Deployments of a service have a number of different network dependencies that require verification:

  • Connections between services (e.g. app <-> postgresql, are ports unblocked at the firewall(s)? If talking to a data centre instance do we have a route?)
  • External services (e.g. webservices such as S3)
  • Verification that the services on the other end are real (you're actually talking to MongoDB or rabbitmq via AMQP, not just another TCP service running on those ports)
  • Verification of authentication

Although many of these can be solved with smoke tests, it's not always immediately obvious that there is a problem, or what the problem is.

Our solution

conn-check is a tool that started life inside Ubuntu One to verify connections between services and to S3 etc. post-deploy.
During a mini-sprint in Uruguay a few months ago we separated conn-check into it's own own package and open sourced it.
Since then we've been improving it and using it to verify deploys on our services (such as login.ubuntu.com).

conn-check takes a simple YAML config defining a list of checks to perform (udp, tcp, tls, http, amqp, postgres, mongodb, redis, memcache), and performs those checks asynchronously using Twisted's thread pool, and outputs the results in a Nagios check standard output, so conn-check can be run regulary as a Nagios check to continually verify network status between services (and alert on change, e.g. out of band firewall changes).
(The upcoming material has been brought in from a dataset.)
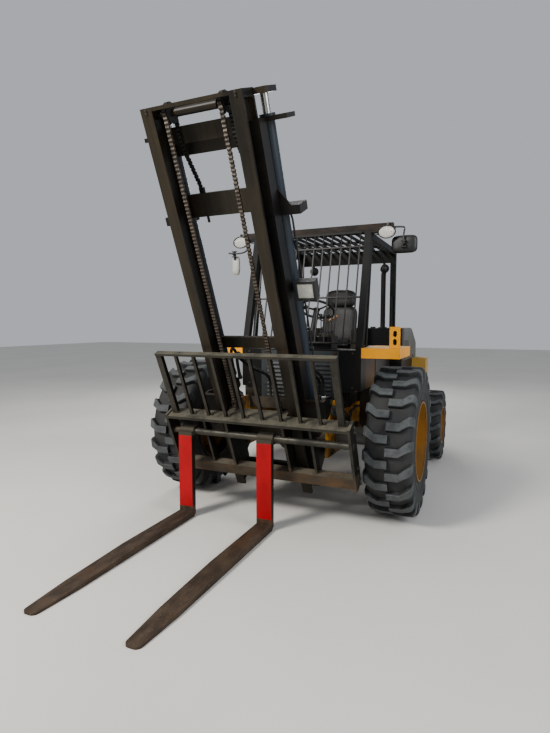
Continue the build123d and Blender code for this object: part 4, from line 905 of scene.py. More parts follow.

Automatically generating configs

We have also released a separate package called conn-check-configs which provides tools for automatically generating conn-check YAML configs from a source such as a Django settings module or Juju environment status (we're currently using the Django settings export, with Juju env export being tested in a branch).

Getting conn-check

You can get conn-check by:

  • Installing from PyPI:
    pip install conn-check
    (You can sudo this to get it system installed, but personally I'd put it in a virtualenv or use pipsi.)
  • Installing with apt-get from my PPA:
    sudo add-apt-repository ppa:wesmason/conn-check
    sudo apt-get update
    sudo apt-get install conn-check
    
  • If you use Juju to manage your infrastructure/deployments, then you can use our charm to deploy conn-check for your service (and even add Nagios checks automatically via the nrpe relation).